+++ THE DATA +++
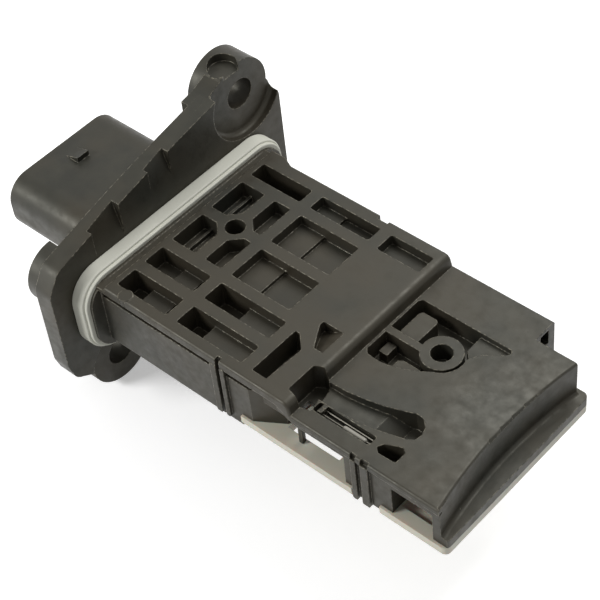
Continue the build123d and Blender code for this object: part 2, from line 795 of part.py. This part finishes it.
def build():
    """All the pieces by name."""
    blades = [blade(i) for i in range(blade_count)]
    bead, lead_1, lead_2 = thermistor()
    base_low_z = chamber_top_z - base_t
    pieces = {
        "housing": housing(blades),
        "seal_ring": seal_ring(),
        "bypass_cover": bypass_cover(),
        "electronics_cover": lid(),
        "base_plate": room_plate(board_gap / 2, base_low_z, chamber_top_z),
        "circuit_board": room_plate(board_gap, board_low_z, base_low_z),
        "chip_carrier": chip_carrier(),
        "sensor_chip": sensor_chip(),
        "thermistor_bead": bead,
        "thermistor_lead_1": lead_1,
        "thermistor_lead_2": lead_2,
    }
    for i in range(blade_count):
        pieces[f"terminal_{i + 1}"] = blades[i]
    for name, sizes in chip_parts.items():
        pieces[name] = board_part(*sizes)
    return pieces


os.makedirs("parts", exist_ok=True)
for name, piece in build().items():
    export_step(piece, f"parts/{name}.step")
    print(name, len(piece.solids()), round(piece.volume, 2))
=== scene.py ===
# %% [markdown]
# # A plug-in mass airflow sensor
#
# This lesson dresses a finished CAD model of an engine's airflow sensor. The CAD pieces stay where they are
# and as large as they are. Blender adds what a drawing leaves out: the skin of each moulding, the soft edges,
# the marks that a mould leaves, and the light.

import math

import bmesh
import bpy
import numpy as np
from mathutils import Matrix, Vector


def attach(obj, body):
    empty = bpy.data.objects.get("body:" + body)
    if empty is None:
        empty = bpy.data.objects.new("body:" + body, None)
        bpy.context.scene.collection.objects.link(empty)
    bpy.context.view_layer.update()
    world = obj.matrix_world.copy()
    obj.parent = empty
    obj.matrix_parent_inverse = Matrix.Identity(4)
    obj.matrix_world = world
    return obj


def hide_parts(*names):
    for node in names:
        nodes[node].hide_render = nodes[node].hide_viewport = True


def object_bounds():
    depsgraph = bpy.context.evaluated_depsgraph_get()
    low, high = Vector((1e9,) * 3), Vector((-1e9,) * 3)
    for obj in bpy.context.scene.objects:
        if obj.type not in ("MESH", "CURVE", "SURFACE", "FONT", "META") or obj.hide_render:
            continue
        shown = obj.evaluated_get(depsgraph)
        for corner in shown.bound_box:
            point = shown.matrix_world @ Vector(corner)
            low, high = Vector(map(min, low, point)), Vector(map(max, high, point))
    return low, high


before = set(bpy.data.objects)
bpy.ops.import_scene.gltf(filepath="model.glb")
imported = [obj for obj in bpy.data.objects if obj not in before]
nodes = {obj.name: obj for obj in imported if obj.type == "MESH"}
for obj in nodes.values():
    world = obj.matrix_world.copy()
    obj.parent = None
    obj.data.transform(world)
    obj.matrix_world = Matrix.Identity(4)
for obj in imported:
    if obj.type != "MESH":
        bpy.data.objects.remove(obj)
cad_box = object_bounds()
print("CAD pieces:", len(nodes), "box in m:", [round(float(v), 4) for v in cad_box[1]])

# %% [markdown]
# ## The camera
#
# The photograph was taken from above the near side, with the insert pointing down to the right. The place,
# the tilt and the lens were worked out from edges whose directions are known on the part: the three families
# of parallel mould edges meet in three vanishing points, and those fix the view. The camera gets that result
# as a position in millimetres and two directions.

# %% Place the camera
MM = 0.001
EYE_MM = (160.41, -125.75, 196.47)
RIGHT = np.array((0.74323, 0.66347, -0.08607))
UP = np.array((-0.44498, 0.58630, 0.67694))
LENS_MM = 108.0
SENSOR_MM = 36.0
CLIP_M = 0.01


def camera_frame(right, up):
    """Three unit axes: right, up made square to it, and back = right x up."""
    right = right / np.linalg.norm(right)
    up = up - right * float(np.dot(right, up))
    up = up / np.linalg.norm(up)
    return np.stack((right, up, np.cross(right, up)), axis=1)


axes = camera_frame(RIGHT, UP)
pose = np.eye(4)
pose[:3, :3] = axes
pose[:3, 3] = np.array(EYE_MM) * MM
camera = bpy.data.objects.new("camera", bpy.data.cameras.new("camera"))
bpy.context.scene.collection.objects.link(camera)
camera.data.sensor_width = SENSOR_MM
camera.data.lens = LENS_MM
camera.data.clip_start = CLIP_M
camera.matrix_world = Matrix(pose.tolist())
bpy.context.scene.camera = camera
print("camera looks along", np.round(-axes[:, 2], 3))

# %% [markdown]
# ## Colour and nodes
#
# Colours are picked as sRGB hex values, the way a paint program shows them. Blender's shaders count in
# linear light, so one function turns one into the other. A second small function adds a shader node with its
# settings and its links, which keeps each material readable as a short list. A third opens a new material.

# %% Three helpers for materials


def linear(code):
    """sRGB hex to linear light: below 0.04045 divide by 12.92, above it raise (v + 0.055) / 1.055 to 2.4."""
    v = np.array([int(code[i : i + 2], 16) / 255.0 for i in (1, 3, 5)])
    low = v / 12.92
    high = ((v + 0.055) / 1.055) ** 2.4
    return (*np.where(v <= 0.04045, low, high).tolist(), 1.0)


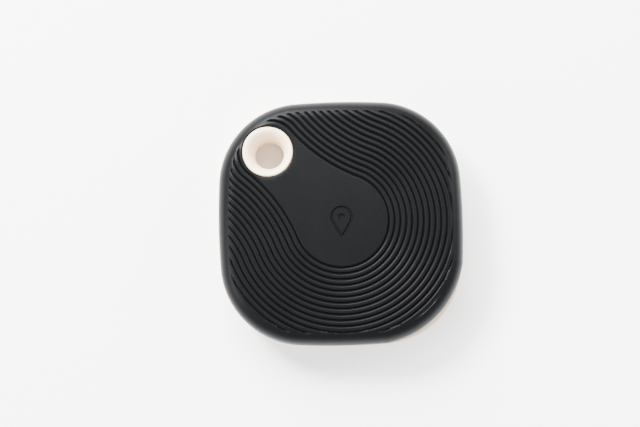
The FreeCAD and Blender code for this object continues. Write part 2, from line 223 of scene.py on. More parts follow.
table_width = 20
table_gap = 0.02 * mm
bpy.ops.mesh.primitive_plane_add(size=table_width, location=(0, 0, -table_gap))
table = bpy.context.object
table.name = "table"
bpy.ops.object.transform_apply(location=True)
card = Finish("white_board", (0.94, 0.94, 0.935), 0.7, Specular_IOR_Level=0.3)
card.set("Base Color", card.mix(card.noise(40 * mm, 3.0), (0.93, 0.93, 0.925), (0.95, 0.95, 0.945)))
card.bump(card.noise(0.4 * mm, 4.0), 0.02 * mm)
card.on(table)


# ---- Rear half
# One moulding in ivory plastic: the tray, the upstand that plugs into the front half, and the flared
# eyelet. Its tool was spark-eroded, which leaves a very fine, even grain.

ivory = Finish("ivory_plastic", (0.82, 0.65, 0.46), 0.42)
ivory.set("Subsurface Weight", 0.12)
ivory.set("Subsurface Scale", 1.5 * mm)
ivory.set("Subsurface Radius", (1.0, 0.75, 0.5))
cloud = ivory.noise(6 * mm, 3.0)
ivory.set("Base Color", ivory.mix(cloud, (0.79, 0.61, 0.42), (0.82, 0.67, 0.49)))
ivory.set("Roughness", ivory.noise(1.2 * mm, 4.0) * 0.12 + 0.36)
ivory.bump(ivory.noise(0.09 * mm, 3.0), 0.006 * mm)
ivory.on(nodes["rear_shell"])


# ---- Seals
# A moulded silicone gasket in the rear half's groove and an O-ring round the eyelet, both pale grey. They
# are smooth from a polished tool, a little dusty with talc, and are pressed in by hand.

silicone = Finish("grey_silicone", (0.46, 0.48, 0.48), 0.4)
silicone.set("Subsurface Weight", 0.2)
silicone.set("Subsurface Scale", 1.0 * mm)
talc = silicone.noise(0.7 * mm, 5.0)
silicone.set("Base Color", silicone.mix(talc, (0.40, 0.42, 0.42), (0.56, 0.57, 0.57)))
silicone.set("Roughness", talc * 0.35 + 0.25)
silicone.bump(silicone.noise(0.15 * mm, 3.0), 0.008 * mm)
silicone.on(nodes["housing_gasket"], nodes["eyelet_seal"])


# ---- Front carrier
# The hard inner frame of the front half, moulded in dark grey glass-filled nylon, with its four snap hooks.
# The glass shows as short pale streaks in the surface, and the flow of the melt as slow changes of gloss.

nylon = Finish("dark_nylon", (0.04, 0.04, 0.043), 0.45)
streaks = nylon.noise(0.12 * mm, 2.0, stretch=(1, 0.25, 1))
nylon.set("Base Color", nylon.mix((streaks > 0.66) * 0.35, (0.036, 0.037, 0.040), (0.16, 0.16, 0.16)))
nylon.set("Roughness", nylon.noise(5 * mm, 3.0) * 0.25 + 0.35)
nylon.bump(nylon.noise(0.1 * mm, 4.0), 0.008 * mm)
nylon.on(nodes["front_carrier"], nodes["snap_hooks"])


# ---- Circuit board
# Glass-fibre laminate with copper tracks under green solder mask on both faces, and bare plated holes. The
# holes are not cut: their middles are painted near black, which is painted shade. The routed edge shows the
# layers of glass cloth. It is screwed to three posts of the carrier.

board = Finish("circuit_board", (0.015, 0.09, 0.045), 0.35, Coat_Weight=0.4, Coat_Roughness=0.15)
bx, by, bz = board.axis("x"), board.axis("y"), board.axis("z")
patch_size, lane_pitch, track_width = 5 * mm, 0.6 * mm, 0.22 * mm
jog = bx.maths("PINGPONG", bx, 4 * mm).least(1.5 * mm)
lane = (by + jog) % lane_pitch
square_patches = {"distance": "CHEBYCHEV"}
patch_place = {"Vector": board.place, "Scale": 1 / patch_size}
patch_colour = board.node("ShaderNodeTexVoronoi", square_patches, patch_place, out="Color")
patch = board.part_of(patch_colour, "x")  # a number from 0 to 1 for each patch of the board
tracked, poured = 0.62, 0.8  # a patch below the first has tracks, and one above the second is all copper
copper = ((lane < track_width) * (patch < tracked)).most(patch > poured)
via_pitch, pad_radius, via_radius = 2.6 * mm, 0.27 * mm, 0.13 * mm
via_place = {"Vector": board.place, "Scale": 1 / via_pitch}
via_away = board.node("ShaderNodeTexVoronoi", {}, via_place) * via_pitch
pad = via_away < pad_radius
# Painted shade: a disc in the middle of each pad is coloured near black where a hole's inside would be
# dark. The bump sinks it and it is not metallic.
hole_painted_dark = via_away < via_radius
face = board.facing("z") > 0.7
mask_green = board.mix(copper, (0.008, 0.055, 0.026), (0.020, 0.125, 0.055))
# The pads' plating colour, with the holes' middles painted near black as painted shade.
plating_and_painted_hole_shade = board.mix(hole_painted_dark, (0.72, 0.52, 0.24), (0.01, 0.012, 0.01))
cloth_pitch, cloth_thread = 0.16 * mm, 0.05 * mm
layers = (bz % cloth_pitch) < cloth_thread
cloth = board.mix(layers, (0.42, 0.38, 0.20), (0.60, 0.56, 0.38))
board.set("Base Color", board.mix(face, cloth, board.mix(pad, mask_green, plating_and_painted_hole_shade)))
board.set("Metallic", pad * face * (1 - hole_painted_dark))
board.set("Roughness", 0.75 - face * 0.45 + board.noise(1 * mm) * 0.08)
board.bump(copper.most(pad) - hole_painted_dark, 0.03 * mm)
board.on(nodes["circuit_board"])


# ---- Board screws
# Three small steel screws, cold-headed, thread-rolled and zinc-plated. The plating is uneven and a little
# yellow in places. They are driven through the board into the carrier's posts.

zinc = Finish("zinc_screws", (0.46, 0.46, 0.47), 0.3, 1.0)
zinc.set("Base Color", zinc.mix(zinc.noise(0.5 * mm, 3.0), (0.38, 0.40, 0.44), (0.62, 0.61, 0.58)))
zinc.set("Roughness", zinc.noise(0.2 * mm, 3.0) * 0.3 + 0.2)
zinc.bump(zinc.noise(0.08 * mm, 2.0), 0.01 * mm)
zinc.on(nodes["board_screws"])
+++
PROBLEM STATEMENT:
As listed above, the lines from the line with "The FreeCAD and" to the line with "# eyelet. Its" are to be echoed exactly, with both ends included and nothing added.

RESULT FOR THIS EXERCISE:
The FreeCAD and Blender code for this object continues. Write part 2, from line 223 of scene.py on. More parts follow.
table_width = 20
table_gap = 0.02 * mm
bpy.ops.mesh.primitive_plane_add(size=table_width, location=(0, 0, -table_gap))
table = bpy.context.object
table.name = "table"
bpy.ops.object.transform_apply(location=True)
card = Finish("white_board", (0.94, 0.94, 0.935), 0.7, Specular_IOR_Level=0.3)
card.set("Base Color", card.mix(card.noise(40 * mm, 3.0), (0.93, 0.93, 0.925), (0.95, 0.95, 0.945)))
card.bump(card.noise(0.4 * mm, 4.0), 0.02 * mm)
card.on(table)


# ---- Rear half
# One moulding in ivory plastic: the tray, the upstand that plugs into the front half, and the flared
# eyelet. Its tool was spark-eroded, which leaves a very fine, even grain.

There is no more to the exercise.